L’arte è un matrimonio tra l’ideale e il reale. La creazione artistica è una branca dell’artigianato. Gli artisti sono degli artigiani, più vicini ai falegnami e ai saldatori di quanto non lo siano agli intellettuali e agli accademici, con la loro gonfia retorica autoreferenziale. L’arte usa i sensi e parla ai sensi. Affonda le sue radici nel mondo fisico tangibile. Il post- strutturalismo, con le sue origini linguistiche francesi, ha l’ossessione delle parole e per questo è incompetente a illuminare qualsiasi forma artistica al di fuori della letteratura.
di Camille Paglia per “la Repubblica” del 20 gennaio 2013
Il discorso sull’arte deve avvicinarsi ad essa e descriverla nei suoi stessi termini. Bisogna trovare un delicato equilibrio tra il mondo visibile e quello invisibile. Chi subordina l’arte all’agenda politica contemporanea è altrettanto colpevole di rigido letteralismo e di propaganda quanto un qualsiasi predicatore vittoriano o un burocrate stalinista.
Una delle ragioni dell’odierna marginalizzazione delle belle arti è che gli artisti si rivolgono troppo spesso ad altri artisti e hanno perso il contatto con la gente comune, di cui disprezzano e sbeffeggiano i gusti e i valori. La maggior parte degli artisti americani sono dei progressisti che hanno un contatto minimo se non nullo con chi la pensa in modo opposto al loro.

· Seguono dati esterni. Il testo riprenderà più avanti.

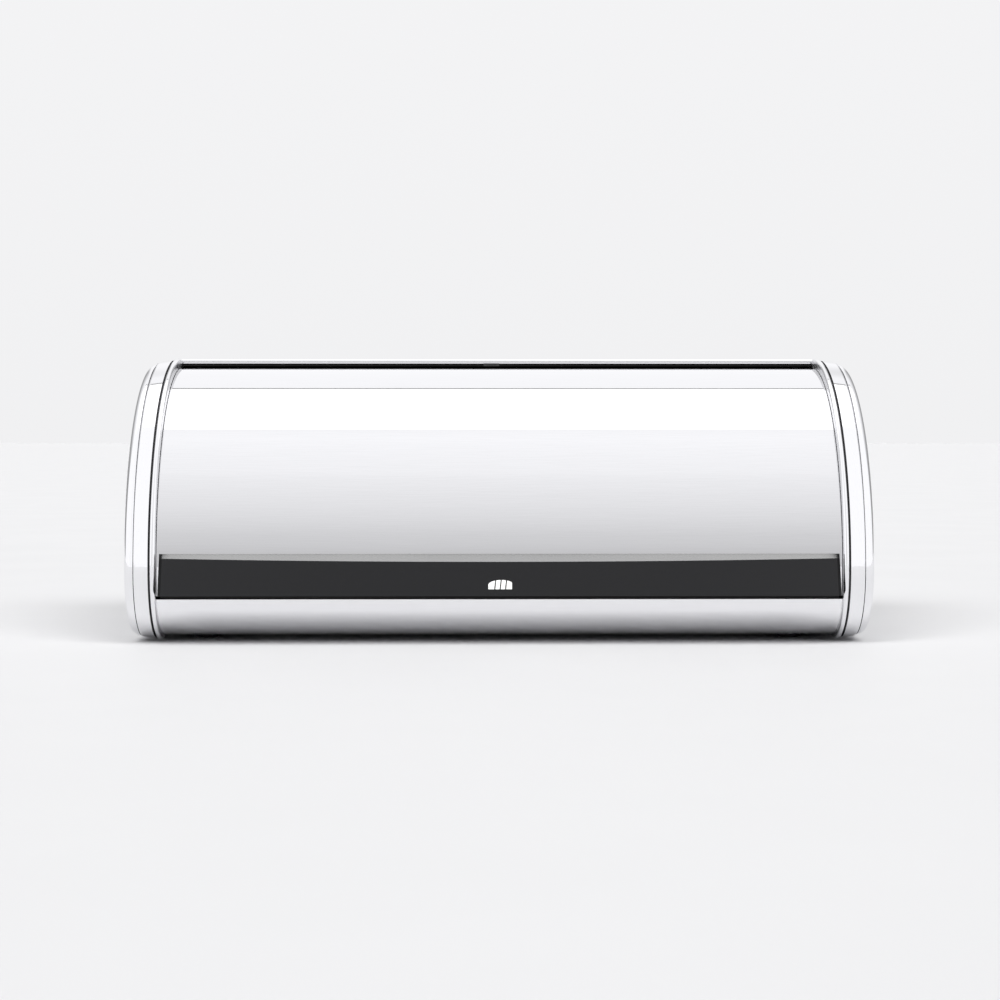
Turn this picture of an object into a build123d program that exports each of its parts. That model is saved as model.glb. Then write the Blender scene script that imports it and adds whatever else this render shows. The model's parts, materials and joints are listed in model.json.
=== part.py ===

Il progressismo militante anti-establishment e sostenitore della libertà di espressione degli anni Sessanta (con il quale mi identifico fortemente) si è trasformato nell’utopico mondo ideale della classe dei professionisti agiati, con i suoi vaghi impulsi filantropici e una strana passività nei confronti di un governo tronfio e autoritario.
Un’ortodossia monolitica ha abbandonato gli artisti in un ghetto di opinioni scontate e li ha tagliati fuori dalle idee fresche. Nulla è più trito del dogma progressista secondo il quale un valore scioccante conferisce automaticamente importanza a un’opera d’arte. L’ultima volta in cui è stato vero fu forse alla fine degli anni Settanta, con le fotografie omoerotiche e sadomasochistiche di Robert Mapplethorpe. Ma la cultura è andata avanti. Nel Ventunesimo secolo, cerchiamo il significato, non il suo sovvertimento.
Anche i conservatori, a loro volta, hanno peccato contro la cultura. Nonostante i loro squilli di tromba per un ritorno dell’educazione al canone occidentale, si sono comportati come dei filistei di provincia rispetto alle arti visive. Anche se ci sono molti critici d’arte sofisticati tra gli urban conservatives, lo slancio del movimento conservatore americano si è alimentato soprattutto nelle regioni agrarie in cui prospera il cristianesimo evangelico.
Il protestantesimo ha una storia di iconoclastia: durante la Riforma nel nord Europa, le statue delle chiese e le vetrate colorate furono sistematicamente distrutte in quanto idolatriche. Rispetto al cattolicesimo romano, così ricco d’arte, il protestantesimo americano tradizionale è visivamente impoverito. Le sue immagini di Gesù come buon pastore sono spesso artisticamente così deboli da rasentare il kitsch.
La maggior parte dei conservatori opera in un clima che è indifferente o ostile nei confronti dell’arte. I principali scrittori e critici conservatori sembrano ciechi davanti all’intricata interconnessione di arte e politica nell’antica Grecia che inventò la democrazia. Il nudo, basato sullo studio scientifico dell’anatomia, è stato il grande simbolo dell’individualismo occidentale che ci hanno lasciato in eredità i greci, ma i conservatori cristiani non permetterebbero mai di esibire nelle scuole pubbliche gli eroici nudi dell’arte occidentale. Il puritanesimo americano indugia nel sospetto conservatore che ci sia una stregoneria nella bellezza.
D’altro canto, una quantità enorme della migliore arte occidentale è stata intensamente religiosa e i progressisti, i quali hanno voluto che si togliessero i presepi dalle piazze, obietterebbero a loro volta sull’istruzione dottrinale necessaria per presentare l’iconografia cristiana nella scuola pubblica. Per questo l’educazione artistica viene ostacolata negli Stati Uniti, vittima del fuoco incrociato della politica.
Benché io sia atea, rispetto tutte le religioni e le prendo seriamente, come vasti sistemi di simboli che contengono una verità profonda sull’esistenza umana. Anche se nel suo nome si è fatto del male, la religione è stata una forza enorme di civilizzazione nella storia del mondo. Schernire la religione è una cosa puerile, sintomatica di un’immaginazione rachitica. Eppure, questa posizione cinica è diventata di rigore nel mondo artistico, un ulteriore motivo della banale superficialità di tanta arte contemporanea a cui non è rimasta nessuna grande idea.